Retype everything from the line that contains "starter_rope();" down to the line that contains "if empty is", inclusive, without altering or adding anything.

BEGIN SOURCE EXCERPT

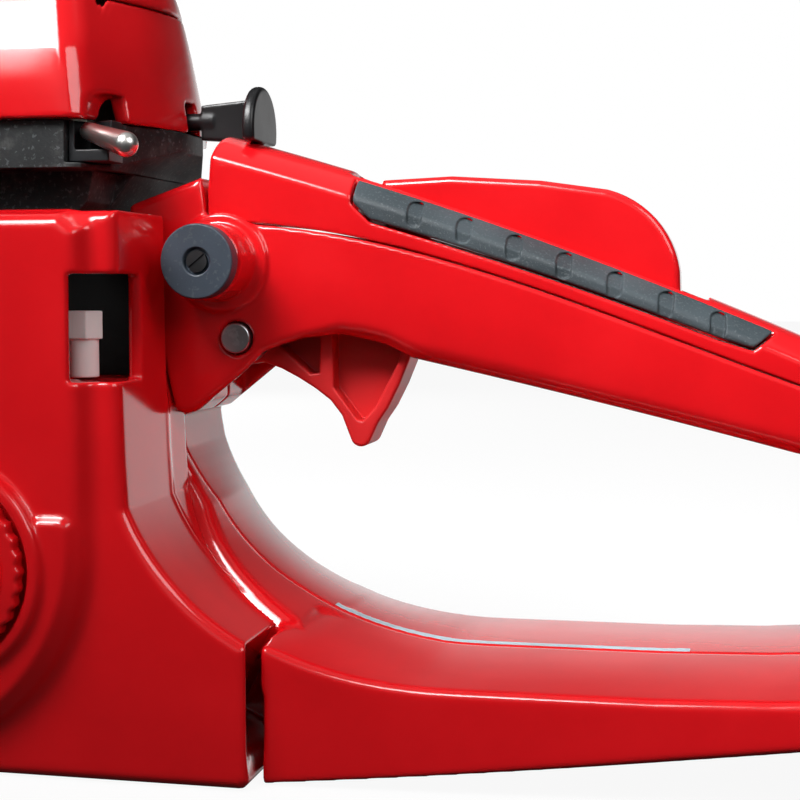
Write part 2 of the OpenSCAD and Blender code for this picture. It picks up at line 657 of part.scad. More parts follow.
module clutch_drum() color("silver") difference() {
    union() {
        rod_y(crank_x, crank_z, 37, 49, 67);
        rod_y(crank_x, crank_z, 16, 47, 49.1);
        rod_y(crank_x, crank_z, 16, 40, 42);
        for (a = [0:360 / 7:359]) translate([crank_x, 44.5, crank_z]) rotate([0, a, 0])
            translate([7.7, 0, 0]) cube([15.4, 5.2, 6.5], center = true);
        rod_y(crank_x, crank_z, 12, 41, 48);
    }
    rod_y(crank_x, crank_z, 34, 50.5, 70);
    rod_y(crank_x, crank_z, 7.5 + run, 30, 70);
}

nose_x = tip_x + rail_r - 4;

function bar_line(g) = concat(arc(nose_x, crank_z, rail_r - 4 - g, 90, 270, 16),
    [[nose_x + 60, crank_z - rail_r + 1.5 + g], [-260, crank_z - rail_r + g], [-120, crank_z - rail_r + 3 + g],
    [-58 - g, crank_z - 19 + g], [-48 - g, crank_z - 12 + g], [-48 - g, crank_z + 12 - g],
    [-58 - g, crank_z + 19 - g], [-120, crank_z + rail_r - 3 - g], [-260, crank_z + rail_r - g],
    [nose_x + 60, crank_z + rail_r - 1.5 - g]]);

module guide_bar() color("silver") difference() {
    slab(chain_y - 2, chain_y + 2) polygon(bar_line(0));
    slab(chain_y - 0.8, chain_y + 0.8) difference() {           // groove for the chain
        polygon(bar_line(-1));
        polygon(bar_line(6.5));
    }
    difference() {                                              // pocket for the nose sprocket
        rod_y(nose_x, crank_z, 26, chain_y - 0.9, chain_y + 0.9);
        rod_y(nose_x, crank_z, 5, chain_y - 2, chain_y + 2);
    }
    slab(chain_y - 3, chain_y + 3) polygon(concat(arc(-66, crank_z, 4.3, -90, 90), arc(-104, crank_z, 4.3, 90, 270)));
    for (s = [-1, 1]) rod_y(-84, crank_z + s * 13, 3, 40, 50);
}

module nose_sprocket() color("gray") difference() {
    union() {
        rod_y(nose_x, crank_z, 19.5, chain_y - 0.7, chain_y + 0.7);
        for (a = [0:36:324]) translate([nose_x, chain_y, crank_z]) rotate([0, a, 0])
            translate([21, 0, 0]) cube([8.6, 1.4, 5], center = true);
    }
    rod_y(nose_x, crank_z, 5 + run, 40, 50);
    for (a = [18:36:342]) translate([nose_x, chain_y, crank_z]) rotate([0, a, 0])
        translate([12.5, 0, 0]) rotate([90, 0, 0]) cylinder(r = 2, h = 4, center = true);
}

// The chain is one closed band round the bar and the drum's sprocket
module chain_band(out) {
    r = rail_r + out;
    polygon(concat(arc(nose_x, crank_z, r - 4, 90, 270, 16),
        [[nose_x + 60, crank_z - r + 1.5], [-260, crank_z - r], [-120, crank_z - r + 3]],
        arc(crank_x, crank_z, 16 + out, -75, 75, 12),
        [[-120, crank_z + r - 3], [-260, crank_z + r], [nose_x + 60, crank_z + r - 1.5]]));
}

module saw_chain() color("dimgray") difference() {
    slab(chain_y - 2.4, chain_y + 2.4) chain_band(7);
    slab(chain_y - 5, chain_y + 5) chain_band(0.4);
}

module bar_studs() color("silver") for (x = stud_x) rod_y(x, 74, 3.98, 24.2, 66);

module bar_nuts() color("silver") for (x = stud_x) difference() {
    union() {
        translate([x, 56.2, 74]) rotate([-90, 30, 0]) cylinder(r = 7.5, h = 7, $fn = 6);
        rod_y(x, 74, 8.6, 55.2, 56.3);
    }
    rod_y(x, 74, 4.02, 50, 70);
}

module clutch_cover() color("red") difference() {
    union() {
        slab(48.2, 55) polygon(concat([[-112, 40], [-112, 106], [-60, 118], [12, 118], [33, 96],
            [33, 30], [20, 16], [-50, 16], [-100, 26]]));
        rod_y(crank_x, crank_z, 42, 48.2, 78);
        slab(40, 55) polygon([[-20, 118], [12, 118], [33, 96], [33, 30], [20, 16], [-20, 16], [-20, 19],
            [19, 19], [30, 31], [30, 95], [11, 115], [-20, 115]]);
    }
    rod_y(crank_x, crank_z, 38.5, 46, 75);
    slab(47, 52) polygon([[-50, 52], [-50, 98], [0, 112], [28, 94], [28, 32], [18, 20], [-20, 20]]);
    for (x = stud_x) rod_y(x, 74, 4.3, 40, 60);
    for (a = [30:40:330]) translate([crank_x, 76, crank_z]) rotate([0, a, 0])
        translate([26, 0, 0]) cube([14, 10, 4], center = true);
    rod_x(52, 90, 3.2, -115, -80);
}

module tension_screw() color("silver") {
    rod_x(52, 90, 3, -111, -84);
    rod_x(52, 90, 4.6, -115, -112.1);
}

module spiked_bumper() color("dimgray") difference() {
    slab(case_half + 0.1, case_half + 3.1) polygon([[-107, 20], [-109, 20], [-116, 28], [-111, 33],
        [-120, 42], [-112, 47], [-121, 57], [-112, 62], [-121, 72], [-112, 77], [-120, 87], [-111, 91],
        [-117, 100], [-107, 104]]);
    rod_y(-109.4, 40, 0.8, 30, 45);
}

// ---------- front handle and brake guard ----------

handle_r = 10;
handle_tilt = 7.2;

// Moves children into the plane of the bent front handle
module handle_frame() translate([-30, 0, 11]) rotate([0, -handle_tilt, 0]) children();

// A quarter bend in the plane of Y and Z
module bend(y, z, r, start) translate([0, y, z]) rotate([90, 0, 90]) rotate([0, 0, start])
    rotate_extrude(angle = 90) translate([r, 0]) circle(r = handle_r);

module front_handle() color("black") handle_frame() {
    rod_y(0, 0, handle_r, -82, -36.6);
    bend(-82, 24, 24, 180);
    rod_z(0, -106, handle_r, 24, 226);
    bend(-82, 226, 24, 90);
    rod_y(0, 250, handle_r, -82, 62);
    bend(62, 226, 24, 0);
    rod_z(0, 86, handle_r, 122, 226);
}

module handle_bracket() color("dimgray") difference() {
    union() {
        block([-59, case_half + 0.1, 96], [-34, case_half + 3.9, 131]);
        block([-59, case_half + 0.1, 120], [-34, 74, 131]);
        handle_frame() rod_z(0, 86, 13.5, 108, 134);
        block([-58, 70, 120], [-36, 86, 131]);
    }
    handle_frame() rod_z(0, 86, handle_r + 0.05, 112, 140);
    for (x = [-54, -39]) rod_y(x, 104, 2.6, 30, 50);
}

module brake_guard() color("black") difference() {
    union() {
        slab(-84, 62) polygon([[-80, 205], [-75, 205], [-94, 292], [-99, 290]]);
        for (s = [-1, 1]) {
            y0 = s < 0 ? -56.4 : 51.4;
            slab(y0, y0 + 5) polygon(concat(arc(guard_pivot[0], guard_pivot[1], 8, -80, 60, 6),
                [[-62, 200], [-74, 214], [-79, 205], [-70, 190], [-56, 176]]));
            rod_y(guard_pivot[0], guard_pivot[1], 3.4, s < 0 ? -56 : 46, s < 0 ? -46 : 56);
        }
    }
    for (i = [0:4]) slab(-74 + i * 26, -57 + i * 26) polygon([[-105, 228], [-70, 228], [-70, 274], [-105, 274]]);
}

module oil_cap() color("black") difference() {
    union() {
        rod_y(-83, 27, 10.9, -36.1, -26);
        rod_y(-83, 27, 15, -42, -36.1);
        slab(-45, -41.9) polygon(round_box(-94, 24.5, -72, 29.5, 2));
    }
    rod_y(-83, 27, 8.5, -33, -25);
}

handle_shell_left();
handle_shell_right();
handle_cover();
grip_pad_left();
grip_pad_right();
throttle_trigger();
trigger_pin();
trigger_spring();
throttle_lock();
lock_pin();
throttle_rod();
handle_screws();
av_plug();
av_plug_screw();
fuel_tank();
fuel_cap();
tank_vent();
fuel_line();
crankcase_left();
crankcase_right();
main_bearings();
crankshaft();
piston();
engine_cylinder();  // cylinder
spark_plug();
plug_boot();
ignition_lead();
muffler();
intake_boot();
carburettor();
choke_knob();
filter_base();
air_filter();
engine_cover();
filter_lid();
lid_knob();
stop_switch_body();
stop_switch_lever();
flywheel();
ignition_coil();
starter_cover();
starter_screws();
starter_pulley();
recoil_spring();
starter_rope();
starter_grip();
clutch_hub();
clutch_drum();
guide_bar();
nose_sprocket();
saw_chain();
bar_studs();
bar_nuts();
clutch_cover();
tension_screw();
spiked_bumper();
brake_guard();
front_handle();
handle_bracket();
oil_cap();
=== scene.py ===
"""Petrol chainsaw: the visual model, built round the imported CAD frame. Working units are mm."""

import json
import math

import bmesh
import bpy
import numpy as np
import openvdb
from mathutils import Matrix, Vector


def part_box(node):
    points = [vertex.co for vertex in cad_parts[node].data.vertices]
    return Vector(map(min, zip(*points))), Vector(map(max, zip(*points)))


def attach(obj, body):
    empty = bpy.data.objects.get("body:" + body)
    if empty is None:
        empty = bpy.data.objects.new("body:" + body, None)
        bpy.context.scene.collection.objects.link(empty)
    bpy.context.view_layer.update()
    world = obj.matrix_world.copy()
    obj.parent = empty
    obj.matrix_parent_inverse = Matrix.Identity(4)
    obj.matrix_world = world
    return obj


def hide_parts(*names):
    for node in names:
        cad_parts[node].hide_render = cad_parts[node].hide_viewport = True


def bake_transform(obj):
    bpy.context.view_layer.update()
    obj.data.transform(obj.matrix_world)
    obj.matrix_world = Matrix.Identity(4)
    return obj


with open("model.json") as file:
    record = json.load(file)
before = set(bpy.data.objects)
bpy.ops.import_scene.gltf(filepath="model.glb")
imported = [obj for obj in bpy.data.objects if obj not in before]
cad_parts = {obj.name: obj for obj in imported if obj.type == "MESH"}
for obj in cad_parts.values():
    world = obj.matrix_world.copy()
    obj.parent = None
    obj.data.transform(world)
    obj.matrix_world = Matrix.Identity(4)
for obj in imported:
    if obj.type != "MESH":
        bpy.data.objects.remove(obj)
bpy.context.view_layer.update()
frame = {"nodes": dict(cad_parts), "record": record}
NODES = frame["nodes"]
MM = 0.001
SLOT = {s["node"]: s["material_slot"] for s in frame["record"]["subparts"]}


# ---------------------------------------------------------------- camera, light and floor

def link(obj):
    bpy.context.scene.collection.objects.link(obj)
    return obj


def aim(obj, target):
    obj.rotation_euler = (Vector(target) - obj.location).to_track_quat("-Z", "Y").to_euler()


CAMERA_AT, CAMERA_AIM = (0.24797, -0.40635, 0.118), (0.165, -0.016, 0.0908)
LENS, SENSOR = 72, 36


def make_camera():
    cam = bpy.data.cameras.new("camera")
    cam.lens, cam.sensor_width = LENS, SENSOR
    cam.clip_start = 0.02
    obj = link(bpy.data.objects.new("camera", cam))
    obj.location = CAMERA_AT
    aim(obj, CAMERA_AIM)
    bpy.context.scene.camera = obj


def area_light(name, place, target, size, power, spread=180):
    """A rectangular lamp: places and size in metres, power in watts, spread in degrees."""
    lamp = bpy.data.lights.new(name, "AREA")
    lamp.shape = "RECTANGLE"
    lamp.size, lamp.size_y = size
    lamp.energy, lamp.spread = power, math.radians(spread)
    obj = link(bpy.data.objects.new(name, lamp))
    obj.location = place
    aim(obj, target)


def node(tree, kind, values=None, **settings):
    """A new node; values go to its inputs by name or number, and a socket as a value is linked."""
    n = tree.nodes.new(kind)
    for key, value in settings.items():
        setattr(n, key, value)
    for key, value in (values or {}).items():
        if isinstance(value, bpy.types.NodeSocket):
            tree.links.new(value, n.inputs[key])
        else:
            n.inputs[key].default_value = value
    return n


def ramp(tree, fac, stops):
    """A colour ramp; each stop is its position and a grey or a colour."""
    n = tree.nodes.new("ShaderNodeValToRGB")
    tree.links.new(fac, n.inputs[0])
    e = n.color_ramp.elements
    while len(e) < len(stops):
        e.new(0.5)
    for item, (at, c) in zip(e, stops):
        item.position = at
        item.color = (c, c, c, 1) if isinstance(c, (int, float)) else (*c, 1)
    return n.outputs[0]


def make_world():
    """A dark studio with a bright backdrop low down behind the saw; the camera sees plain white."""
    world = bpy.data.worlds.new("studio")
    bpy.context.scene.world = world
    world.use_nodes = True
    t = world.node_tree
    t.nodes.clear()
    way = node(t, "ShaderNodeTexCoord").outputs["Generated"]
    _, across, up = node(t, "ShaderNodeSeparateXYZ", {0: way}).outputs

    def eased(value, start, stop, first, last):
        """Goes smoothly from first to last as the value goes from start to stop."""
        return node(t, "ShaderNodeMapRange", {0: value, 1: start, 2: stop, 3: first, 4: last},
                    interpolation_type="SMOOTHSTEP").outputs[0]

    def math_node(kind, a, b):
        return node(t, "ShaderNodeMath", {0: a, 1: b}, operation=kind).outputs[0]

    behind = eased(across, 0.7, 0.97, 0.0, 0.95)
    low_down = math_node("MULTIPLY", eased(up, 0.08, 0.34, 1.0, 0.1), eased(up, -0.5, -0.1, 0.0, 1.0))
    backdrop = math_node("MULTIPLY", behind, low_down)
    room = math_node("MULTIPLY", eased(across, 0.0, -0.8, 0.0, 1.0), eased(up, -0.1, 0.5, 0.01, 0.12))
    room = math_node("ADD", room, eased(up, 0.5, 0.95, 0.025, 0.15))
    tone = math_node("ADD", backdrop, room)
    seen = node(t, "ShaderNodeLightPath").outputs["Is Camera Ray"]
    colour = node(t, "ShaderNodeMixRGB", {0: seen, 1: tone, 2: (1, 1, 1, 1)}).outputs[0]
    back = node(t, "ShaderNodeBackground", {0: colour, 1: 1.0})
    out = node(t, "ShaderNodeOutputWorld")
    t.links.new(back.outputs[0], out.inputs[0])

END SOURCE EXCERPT

**ANSWER**.
starter_rope();
starter_grip();
clutch_hub();
clutch_drum();
guide_bar();
nose_sprocket();
saw_chain();
bar_studs();
bar_nuts();
clutch_cover();
tension_screw();
spiked_bumper();
brake_guard();
front_handle();
handle_bracket();
oil_cap();
=== scene.py ===
"""Petrol chainsaw: the visual model, built round the imported CAD frame. Working units are mm."""

import json
import math

import bmesh
import bpy
import numpy as np
import openvdb
from mathutils import Matrix, Vector


def part_box(node):
    points = [vertex.co for vertex in cad_parts[node].data.vertices]
    return Vector(map(min, zip(*points))), Vector(map(max, zip(*points)))


def attach(obj, body):
    empty = bpy.data.objects.get("body:" + body)
    if empty is None:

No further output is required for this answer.